Storage metrics represent aggregate values across all disks configured on all nodes:
- Reserved storage is the space Longhorn will not use for volume replicas. It is set aside for the Host OS, other applications, and to prevent the disk from reaching 100% capacity.
- Used storage is the actual physical space currently occupied by Longhorn data and other system files.
- Schedulable storage is the amount of new volume capacity Longhorn can allocate to pods.
Targeted StorageClasses
To enable the automatic creation of volumes in each disk, create a StorageClass for
each type of disk (NVMe, SATA) with this manifest:
longhorn-storage.yaml
apiVersion: storage.k8s.io/v1
kind: StorageClass
metadata:
name: longhorn-nvme
provisioner: driver.longhorn.io
allowVolumeExpansion: true
parameters:
numberOfReplicas: "1" # Increase to 2 after adding a second node
diskSelector: "nvme"
dataLocality: "best-effort"
---
apiVersion: storage.k8s.io/v1
kind: StorageClass
metadata:
name: longhorn-sata
provisioner: driver.longhorn.io
allowVolumeExpansion: true
parameters:
numberOfReplicas: "1"
diskSelector: "sata"
dataLocality: "best-effort"
Longhorn supports supports online volume expansion, allowing the volume to grow without
downtime, only if the StorageClass has allowVolumeExpansion: true which cannot
be added later without deleting and recreating the StorageClass (existing volumes are
not deleted).
$ kubectl apply -f longhorn-storage.yaml
storageclass.storage.k8s.io/longhorn-nvme created
storageclass.storage.k8s.io/longhorn-sata created
Replication Vs. Bandwidth
When creating new PVC using the longhorn-nvme class to use the fastest SSD,
accessModes should almost always be set to ReadWriteOnce.

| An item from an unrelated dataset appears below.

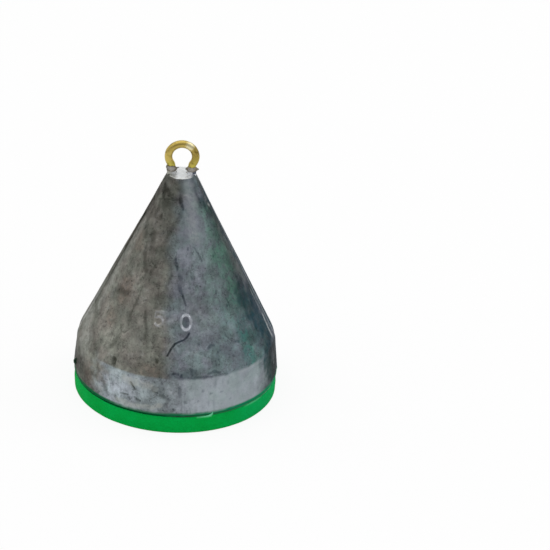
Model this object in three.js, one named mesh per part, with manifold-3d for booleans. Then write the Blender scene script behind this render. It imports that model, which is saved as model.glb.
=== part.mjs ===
// Depth plummet for pole and float fishing, standing on its base: a cast lead cone with a brass wire
// eye cast into its tip, and a pad of green foam glued under it that holds the point of the hook.
// Millimetres, +Z up. The origin is the centre of the pad's underside, and the eye lies in the XZ plane,
// which is also the plane in which the two halves of the casting mould met.
import * as THREE from "three";
import Module from "manifold-3d";
import { mergeVertices } from "three/addons/utils/BufferGeometryUtils.js";

const wasm = await Module();
wasm.setup();

// Lead casting
const baseDiameter = 22.4;
const skirtHeight = 4.4; // from the base to the corner where the cone starts
const skirtDraft = 0.38; // how far the skirt draws in on each side, so that it leaves the mould
const shoulderRound = 2.0;
const baseEdgeRound = 0.4;
const coneHeight = 19.7;
const tipDiameter = 3.0;
const partingRidgeHeight = 0.1; // the thin fin left where the mould halves met
const partingRidgeWidth = 0.34;

// Brass wire eye
const wireDiameter = 0.86;
const eyeHoleDiameter = 2.1;
const throatPinch = 0.38; // how much nearer the axis each leg stands than the side of the ring
const throatRadius = 0.9; // the bend that turns each side of the ring down into a leg
const legGrip = 0.6; // how much deeper each foot goes than the lead over its end asks for
const footBendRadius = 1.0;
const footLength = 0.9; // the turned-out end that keeps the eye from pulling out
const footCover = 0.45; // lead outside the end of each foot
const castGap = 0.06; // between the wire and the lead around it

// Lead drawn up round each leg where it leaves the tip
const collarWall = 0.1; // of its lip
const collarRise = 0.73;
const collarFlare = 0.13; // how much wider its root is than its lip
const collarBury = 0.3; // how far its root runs on inside the cone

// Foam pad and the glue over it
const padInset = 0.15; // how far the pad stops short of the edge of the lead
const padThickness = 2.1;
const padBottomRound = 0.38;
const padTopRound = 0.15;
const padSideBulge = 0.06;
const glueThickness = 0.14;
const glueInset = 0.1; // how far the glue stops short of the flat of the lead's base

// Fineness of the round surfaces
const roundSides = 96;
const wireSides = 12;
const wireSteps = 96;
const arcSteps = 4;
const filletShare = 0.45; // of the shorter side at a corner, which a fillet may use up

// Levels and radii that follow from the sizes above
const leadBottom = padThickness + glueThickness;
const shoulderLevel = leadBottom + skirtHeight;
const tipLevel = shoulderLevel + coneHeight;
const baseRadius = baseDiameter / 2;
const shoulderRadius = baseRadius - skirtDraft;
const tipRadius = tipDiameter / 2;
const coneSlope = (shoulderRadius - tipRadius) / coneHeight;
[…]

RWO volumes (ReadWriteOnce) are mounted directly as block devices via iSCSI. This
provides the highest performance for database-like workloads (e.g., Postgres, Redis, or
application caches) because there is no network filesystem overhead. Most Kubernetes
deployments (even those with multiple replicas) do not require
multiple pods to write to the same volume simultaneously.

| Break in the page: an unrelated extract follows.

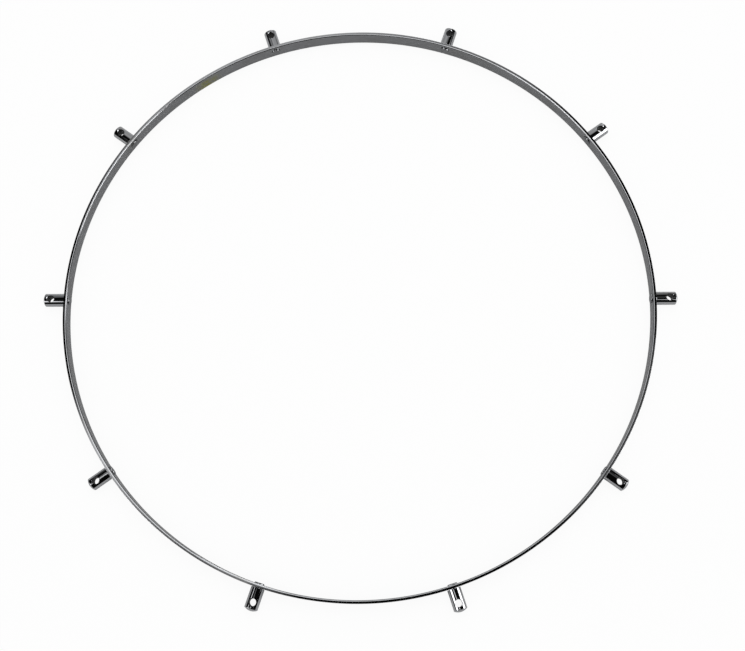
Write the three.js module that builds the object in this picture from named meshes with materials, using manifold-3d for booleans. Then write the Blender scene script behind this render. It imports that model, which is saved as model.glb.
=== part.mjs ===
// Drum tension hoop: a flat bar rolled into a ring, with turned posts standing out round it.
// A screw through the band holds each post, and each post is cross-drilled for a tension rod.
import * as THREE from "three";
import { mergeVertices } from "three/addons/utils/BufferGeometryUtils.js";
import Module from "manifold-3d";

// Lengths are in millimetres. The hoop lies flat with its axis on +Z and its lower edge on Z = 0.

// Band: flat bar, rolled, butt-welded and plated, dressed round inside and broken outside
const bandInsideDiameter = 574;
const bandThickness = 3.2;
const bandHeight = 16;
const bandInnerEdgeRadius = 1.2;
const bandOuterEdgeBreak = 0.2;

// Posts: bright bar turned to length, domed at the tip and broken at the foot
const postCount = 10;
const postDiameter = 12.7;
const postLength = 21.5;
const postTipDome = 2.1;
const postFootBreak = 0.4;

// Rod hole: crosses the post parallel to the hoop's axis, countersunk from both sides
const rodHoleDiameter = 7;
const rodHoleFromTip = 8;
const rodHoleCountersink = 0.6;

// Screw: low round-edged head inside the band, shank through it into the post's tapped bore
const shankDiameter = 5;
const shankTipChamfer = 0.5;
const headDiameter = 9.6;
const headRim = 0.2;
const headEdgeRadius = 0.8;

// Fits: the clearance round a shank and at each seat, and the metal left behind the tapped bore
const shankClearance = 0.3;
const seatGap = 0.3;
const boreEndWall = 2.4;
const boreTipRoom = 0.5;
const drillPointAngle = THREE.MathUtils.degToRad(118);

// A dressed edge never takes more of the bar's thickness than this
const edgeLimitShare = 0.45;

// How far each cutter runs past what it cuts
const cutOverrun = 1;

// Facets round each form
const bandFacets = 180;
const edgeFacets = 3;
const postFacets = 32;
const rodHoleFacets = 20;
const screwFacets = 18;
const domeFacets = 3;

// Worked-out sizes
const bandInnerRadius = bandInsideDiameter / 2;
const bandOuterRadius = bandInnerRadius + bandThickness;
const postRadius = postDiameter / 2;
const postAxisHeight = bandHeight / 2;
const postFootAt = bandOuterRadius + seatGap;
const rodHoleRadius = rodHoleDiameter / 2;
const rodHoleFromFoot = postLength - rodHoleFromTip;
const shankRadius = shankDiameter / 2;
const boreRadius = shankRadius + shankClearance;
const borePoint = boreRadius / Math.tan(drillPointAngle / 2);
const boreDepth = rodHoleFromFoot - rodHoleRadius - boreEndWall - borePoint;
const headSeatAt = bandInnerRadius - seatGap;
const shankLength = postFootAt - headSeatAt + boreDepth - boreTipRoom;

const wasm = await Module();
wasm.setup();

/** A closed three.js geometry as a solid that can be cut. */
function solidOf(geometry) {
  const bare = geometry.clone();
  bare.deleteAttribute("normal");
  bare.deleteAttribute("uv");
  const merged = mergeVertices(bare);
  const mesh = new wasm.Mesh({
    numProp: 3,
    vertProperties: merged.getAttribute("position").array,
    triVerts: new Uint32Array(merged.index.array),
  });
  return new wasm.Manifold(mesh);
}

/** The three.js geometry of a solid. */
function geometryOf(solid) {
  const mesh = solid.getMesh();
  const geometry = new THREE.BufferGeometry();
  geometry.setAttribute("position", new THREE.BufferAttribute(mesh.vertProperties, mesh.numProp));
  geometry.setIndex(new THREE.BufferAttribute(mesh.triVerts, 1));
  return geometry;
}

/** Points along an arc, both ends included. */
function arcPoints(centreX, centreY, radius, from, to, steps) {
  const points = [];
  for (let step = 0; step <= steps; step += 1) {
    const angle = from + ((to - from) * step) / steps;
    const x = centreX + radius * Math.cos(angle);
    const y = centreY + radius * Math.sin(angle);
    points.push(new THREE.Vector2(x, y));
  }
  return points;
}

/** A profile of [radius, height] pairs turned about +Z. */
function turned(profile, facets) {
  const points = profile.map(([radius, height]) => new THREE.Vector2(radius, height));
  return new THREE.LatheGeometry(points, facets).rotateX(Math.PI / 2);
}

/** Profile points of a ball's cap, from its rim up to its crown on the axis. */
function capProfile(rimRadius, rise, crownHeight) {
  const ballRadius = (rimRadius ** 2 + rise ** 2) / (2 * rise);
  const rimAngle = Math.acos(rimRadius / ballRadius);
  const centre = crownHeight - ballRadius;
  const arc = arcPoints(0, centre, ballRadius, rimAngle, Math.PI / 2, domeFacets);
  return [...arc.slice(0, -1).map((point) => [point.x, point.y]), [0, crownHeight]];
}

/** A form that stands along +Z, laid along +X. */
function laidOutward(geometry) {
  return geometry.rotateY(Math.PI / 2);
}

/** The direction of one post, as an angle from +X. */
function stationAngle(station) {
  return (2 * Math.PI * station) / postCount;
}

/** The bar's section with its dressed edges, turned into a ring. */
function bandRing() {
  const edgeLimit = Math.min(bandThickness, bandHeight) * edgeLimitShare;
  const round = Math.min(bandInnerEdgeRadius, edgeLimit);
  const corner = Math.min(bandOuterEdgeBreak, edgeLimit);
  const roundX = bandInnerRadius + round;
  const right = Math.PI / 2;
  const outline = [
    ...arcPoints(roundX, round, round, 2 * right, 3 * right, edgeFacets),
    new THREE.Vector2(bandOuterRadius - corner, 0),
    new THREE.Vector2(bandOuterRadius, corner),
    new THREE.Vector2(bandOuterRadius, bandHeight - corner),
    new THREE.Vector2(bandOuterRadius - corner, bandHeight),
    ...arcPoints(roundX, bandHeight - round, round, right, 2 * right, edgeFacets),
  ];
  outline.push(outline[0].clone());
  return new THREE.LatheGeometry(outline, bandFacets).rotateX(Math.PI / 2);
}

/** The ring with a clearance hole for each post's screw. */
function bandGeometry() {
  const drillLength = bandThickness + 2 * cutOverrun;
  const drill = new THREE.CylinderGeometry(boreRadius, boreRadius, drillLength, screwFacets);
  drill.rotateZ(Math.PI / 2);
  drill.translate((bandInnerRadius + bandOuterRadius) / 2, 0, postAxisHeight);
  let band = solidOf(bandRing());
  for (let station = 0; station < postCount; station += 1) {
    const placed = drill.clone().rotateZ(stationAngle(station));
    band = band.subtract(solidOf(placed));
  }
  return geometryOf(band);
}

/** The rod hole's cutter: straight through, opening at 45 degrees from both sides. */
function rodHoleCutter() {
  const end = postRadius + cutOverrun;
  const straight = postRadius - rodHoleCountersink;
  const mouth = rodHoleRadius + end - straight;
  const profile = [
    [0, -end],
    [mouth, -end],
    [rodHoleRadius, -straight],
    [rodHoleRadius, straight],
    [mouth, end],
    [0, end],
  ];
  return turned(profile, rodHoleFacets).translate(rodHoleFromFoot, 0, 0);
}

/** The tapped bore's cutter: blind, with a drill point. */
function boreCutter() {
  const profile = [
    [0, -cutOverrun],
    [boreRadius, -cutOverrun],
    [boreRadius, boreDepth],
    [0, boreDepth + borePoint],
  ];
  return laidOutward(turned(profile, screwFacets));
}

/** One post along +X with its foot on X = 0. */
function postGeometry() {
  const profile = [
    [0, 0],
    [postRadius - postFootBreak, 0],
    [postRadius, postFootBreak],
    ...capProfile(postRadius, postTipDome, postLength),
  ];
  const bar = solidOf(laidOutward(turned(profile, postFacets)));
  const drilled = bar.subtract(solidOf(rodHoleCutter()));
  return geometryOf(drilled.subtract(solidOf(boreCutter())));
}

/** One screw along +X, its head's seat on X = 0 and its face towards the hoop's centre. */
function screwGeometry() {
  const headRadius = headDiameter / 2;
  const faceRadius = headRadius - headEdgeRadius;
  const edge = arcPoints(faceRadius, -headRim, headEdgeRadius, -Math.PI / 2, 0, edgeFacets);
  const profile = [
    [0, -headRim - headEdgeRadius],
    ...edge.map((point) => [point.x, point.y]),
    [headRadius, 0],
    [shankRadius, 0],
    [shankRadius, shankLength - shankTipChamfer],
    [shankRadius - shankTipChamfer, shankLength],
    [0, shankLength],
  ];
  return laidOutward(geometryOf(solidOf(turned(profile, screwFacets))));
}

/** Bright chromium plate, a little duller where roughness is higher. */
function plated(color, roughness) {
  return new THREE.MeshStandardMaterial({ color, roughness, metalness: 1, flatShading: true });
}

/** A named piece with its own material. */
function piece(name, geometry, material) {
  const mesh = new THREE.Mesh(geometry, material);
  mesh.name = name;
  return mesh;
}

/** The post and its screw at one station, in a group turned to that station. */
function stationGroup(station, post, screw) {
  const label = String(station + 1).padStart(2, "0");
  const group = new THREE.Group();
  const postMesh = piece(`post_${label}`, post, plated(0xc6c8ce, 0.08));
  const screwMesh = piece(`post_screw_${label}`, screw, plated(0xb9bbc0, 0.2));
  postMesh.position.set(postFootAt, 0, postAxisHeight);
  screwMesh.position.set(headSeatAt, 0, postAxisHeight);
  group.add(postMesh, screwMesh);
  group.rotation.z = stationAngle(station);
  return group;
}

const hoop = new THREE.Group();
hoop.name = "drum_hoop";
hoop.add(piece("hoop_band", bandGeometry(), plated(0xc2c4c9, 0.12)));
const post = postGeometry();
const screw = screwGeometry();
for (let station = 0; station < postCount; station += 1) {
  hoop.add(stationGroup(station, post, screw));
}

export default hoop;
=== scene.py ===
"""A drum tension hoop, dressed and lit for a studio picture.

A flat bar is rolled into a ring and ten turned posts stand out of it. A screw with a
low head holds each post from inside the ring. Every piece is chromium plated. The frame
gives each size and place, and this script adds the fine surfaces, the finishes,
the studio and the camera. Lengths are in metres, angles in degrees.
"""

import logging
import math
from abc import ABC, abstractmethod
from dataclasses import dataclass
from enum import Enum
from typing import Any, Iterable, Optional, Union

import bmesh
import bpy
from mathutils import Matrix, Vector


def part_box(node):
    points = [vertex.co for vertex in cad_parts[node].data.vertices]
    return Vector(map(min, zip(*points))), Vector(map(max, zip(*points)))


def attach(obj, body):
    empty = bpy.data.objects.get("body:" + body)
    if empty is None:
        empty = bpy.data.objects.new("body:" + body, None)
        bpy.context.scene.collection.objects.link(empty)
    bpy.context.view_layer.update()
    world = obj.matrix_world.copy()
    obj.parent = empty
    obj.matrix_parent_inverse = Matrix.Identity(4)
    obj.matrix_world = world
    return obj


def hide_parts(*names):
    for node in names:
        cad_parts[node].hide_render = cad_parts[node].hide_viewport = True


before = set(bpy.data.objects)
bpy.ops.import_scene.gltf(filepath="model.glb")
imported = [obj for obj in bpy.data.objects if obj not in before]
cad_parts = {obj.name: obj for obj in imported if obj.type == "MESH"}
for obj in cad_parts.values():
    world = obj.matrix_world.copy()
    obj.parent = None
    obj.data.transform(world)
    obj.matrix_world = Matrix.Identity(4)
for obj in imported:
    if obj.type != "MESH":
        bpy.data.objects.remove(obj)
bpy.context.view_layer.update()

MM = 0.001
UP = Vector((0.0, 0.0, 1.0))
FULL_TURN = 2.0 * math.pi

# Points closer than this are one point
WELD_DISTANCE = 0.001 * MM
# A vertex past this share of a screw head's radius lies on its rim
RIM_SHARE = 0.95

log = logging.getLogger("drum_hoop")

Value = Union["Signal", float, int]


class Signal:
    """A shader socket that takes part in sums, as a number would."""

    def __init__(self, bench: "ShaderBench", socket: bpy.types.NodeSocket) -> None:
        """Keeps the output socket and the bench that its node stands on."""
        self.bench = bench
        self.socket = socket

    def _sum(self, operation: str, first: Value, second: Value) -> "Signal":
        """A Math node of one operation on two values."""
        return self.bench.node("ShaderNodeMath", {"operation": operation}, {0: first, 1: second})

    def __add__(self, other: Value) -> "Signal":
        """This value plus another."""
        return self._sum("ADD", self, other)

    def __radd__(self, other: Value) -> "Signal":
        """A number plus this value."""
        return self._sum("ADD", other, self)

    def __sub__(self, other: Value) -> "Signal":
        """This value less another."""
        return self._sum("SUBTRACT", self, other)

    def __rsub__(self, other: Value) -> "Signal":
        """A number less this value."""
        return self._sum("SUBTRACT", other, self)

    def __mul__(self, other: Value) -> "Signal":
        """This value times another."""
        return self._sum("MULTIPLY", self, other)

    def __truediv__(self, other: Value) -> "Signal":
        """This value over another."""
        return self._sum("DIVIDE", self, other)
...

Instead, each pod typically manages its own data. In a multi-node cluster, if one node
fails, Kubernetes will move the pod to the other node. Longhorn will then detach the RWO
volume from the old node and attach it to the new one.
RWX volumes (ReadWriteMany) should only be used when an application specifically
requires multiple pods (possibly on multiple nodes) to
read and write to the exact same files at the same time.

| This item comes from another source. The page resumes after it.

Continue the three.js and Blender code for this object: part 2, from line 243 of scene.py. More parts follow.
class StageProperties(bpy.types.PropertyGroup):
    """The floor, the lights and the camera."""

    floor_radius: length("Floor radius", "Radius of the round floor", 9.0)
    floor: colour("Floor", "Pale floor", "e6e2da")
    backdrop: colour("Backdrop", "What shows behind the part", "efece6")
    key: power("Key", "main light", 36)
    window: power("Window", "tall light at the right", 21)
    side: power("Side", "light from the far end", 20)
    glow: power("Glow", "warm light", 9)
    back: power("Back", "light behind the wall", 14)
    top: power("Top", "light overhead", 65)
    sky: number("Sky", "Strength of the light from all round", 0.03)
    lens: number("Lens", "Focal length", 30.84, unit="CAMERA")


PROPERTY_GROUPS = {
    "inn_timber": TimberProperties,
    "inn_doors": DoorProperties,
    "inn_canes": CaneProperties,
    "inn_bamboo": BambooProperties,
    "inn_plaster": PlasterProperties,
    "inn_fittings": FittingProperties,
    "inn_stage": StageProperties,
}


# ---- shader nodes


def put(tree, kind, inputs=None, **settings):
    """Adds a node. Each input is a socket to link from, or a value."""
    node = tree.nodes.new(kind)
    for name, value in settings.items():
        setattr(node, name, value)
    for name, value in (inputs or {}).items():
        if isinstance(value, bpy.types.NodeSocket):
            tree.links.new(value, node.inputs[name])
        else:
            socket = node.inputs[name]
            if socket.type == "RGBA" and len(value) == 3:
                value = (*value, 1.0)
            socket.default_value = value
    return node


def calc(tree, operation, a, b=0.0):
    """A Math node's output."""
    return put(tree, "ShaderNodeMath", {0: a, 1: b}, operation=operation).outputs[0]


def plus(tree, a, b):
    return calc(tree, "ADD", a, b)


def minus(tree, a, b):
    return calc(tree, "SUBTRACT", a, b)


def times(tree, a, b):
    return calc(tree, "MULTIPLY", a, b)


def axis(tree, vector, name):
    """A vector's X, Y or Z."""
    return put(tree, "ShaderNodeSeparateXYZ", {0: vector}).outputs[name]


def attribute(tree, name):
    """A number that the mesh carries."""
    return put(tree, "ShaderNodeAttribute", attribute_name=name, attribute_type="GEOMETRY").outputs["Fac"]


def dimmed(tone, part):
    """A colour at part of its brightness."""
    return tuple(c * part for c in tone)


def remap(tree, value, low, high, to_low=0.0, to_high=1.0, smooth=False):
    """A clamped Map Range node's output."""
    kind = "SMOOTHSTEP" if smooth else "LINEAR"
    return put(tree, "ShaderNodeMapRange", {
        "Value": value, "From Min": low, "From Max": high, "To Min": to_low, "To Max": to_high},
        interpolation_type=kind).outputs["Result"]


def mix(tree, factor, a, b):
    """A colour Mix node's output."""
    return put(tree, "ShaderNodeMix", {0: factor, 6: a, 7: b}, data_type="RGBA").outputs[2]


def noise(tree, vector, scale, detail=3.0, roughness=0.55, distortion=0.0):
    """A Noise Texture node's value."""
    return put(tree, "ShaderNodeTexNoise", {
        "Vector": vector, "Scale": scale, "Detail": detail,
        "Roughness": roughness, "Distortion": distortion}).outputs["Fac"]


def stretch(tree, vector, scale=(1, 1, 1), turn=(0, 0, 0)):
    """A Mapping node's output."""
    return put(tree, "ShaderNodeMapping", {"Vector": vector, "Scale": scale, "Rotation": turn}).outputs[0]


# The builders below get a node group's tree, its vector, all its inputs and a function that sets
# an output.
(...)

Longhorn implements RWX by spinning up a "Share Manager" pod that acts as an NFS server
for that specific volume (this requires the nfs-common).
When scaling a single-node cluster to two nodes and setting numberOfReplicas: 2, an
RWO volume will still be fully distributed and synced across both nodes' NVMe SSDs.
The "Once" in ReadWriteOnce refers only to how many nodes can mount the volume
at one time, not how many nodes store the data. Even with RWO, data is redundant
and safe on both nodes.
However, in a two-node Longhorn cluster with two replicas, each pod will not use exclusively local PCIe NVMe bandwidth for its storage operations. While each pod can be guaranteed to have a local copy of its data, the synchronous replication requirement of a distributed system introduces network latency.
By default, Longhorn may schedule a pod on a node that does not contain a local replica
of its volume. To force each pod to prioritize its local disk, enable Data Locality
in the StorageClass or volume settings:
strict-local: Enforces that a healthy replica must exist on the same node as the pod. This provides the lowest possible latency for reads but prevents the pod from starting if the local disk is unavailable.best-effort: Longhorn attempts to keep one replica on the same node as the pod. If it can't, the pod will still run but will access its data over the network from the other node. This is very nearly always as fast asstrict-localbut with the advantage that pods can move across nodes more easily and quickly, which maximizes uptime without compromising performance.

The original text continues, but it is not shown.